• [Problem description] Filter the listing and keep only the lines with the word "this".

• [Data lines]
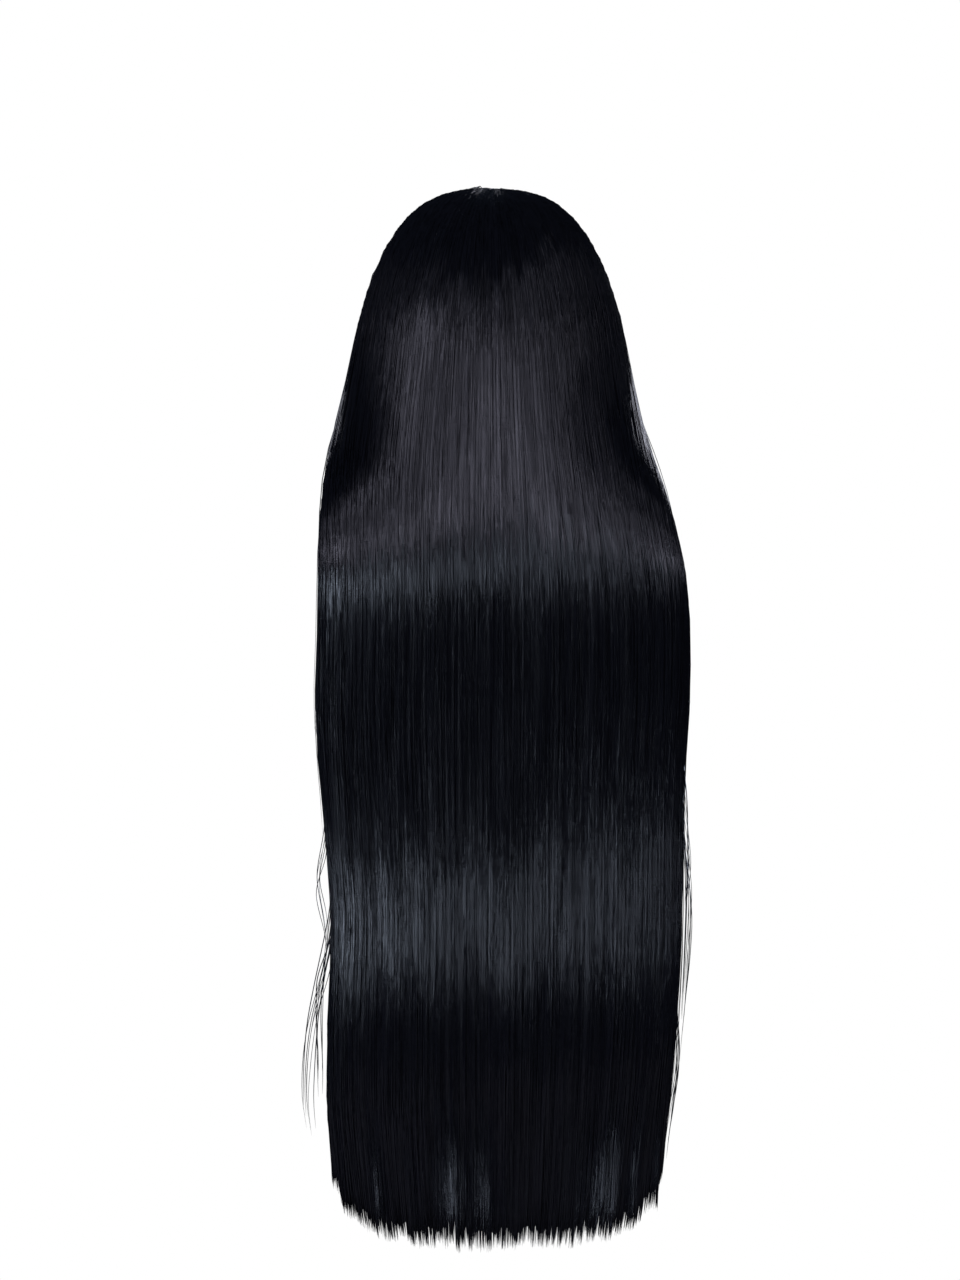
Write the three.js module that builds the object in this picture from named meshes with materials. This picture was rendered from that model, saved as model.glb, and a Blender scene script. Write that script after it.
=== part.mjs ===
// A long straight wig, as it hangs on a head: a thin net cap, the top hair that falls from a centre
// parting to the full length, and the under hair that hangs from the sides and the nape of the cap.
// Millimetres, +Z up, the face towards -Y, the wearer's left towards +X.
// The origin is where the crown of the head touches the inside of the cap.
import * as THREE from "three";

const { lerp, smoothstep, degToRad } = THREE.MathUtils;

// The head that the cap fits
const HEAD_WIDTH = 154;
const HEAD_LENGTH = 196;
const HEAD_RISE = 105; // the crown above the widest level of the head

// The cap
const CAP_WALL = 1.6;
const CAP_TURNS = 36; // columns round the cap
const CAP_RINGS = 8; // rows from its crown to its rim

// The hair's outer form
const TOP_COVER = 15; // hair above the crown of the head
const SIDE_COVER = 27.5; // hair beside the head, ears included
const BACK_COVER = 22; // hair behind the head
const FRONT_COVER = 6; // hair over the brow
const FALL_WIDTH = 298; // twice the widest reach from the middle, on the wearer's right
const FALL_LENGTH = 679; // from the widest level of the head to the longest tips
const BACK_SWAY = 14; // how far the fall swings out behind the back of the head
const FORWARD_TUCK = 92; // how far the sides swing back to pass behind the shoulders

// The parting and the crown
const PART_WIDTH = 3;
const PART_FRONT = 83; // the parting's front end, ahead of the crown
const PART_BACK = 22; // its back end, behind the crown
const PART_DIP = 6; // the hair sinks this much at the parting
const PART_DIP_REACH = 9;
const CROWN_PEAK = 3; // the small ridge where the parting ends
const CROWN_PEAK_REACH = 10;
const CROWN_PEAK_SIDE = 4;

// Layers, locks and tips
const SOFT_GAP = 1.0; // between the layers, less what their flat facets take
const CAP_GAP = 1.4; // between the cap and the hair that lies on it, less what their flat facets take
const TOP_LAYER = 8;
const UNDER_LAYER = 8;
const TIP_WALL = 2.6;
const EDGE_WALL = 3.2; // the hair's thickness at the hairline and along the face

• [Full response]
Write the three.js module that builds the object in this picture from named meshes with materials. This picture was rendered from that model, saved as model.glb, and a Blender scene script. Write that script after it.
const PART_DIP = 6; // the hair sinks this much at the parting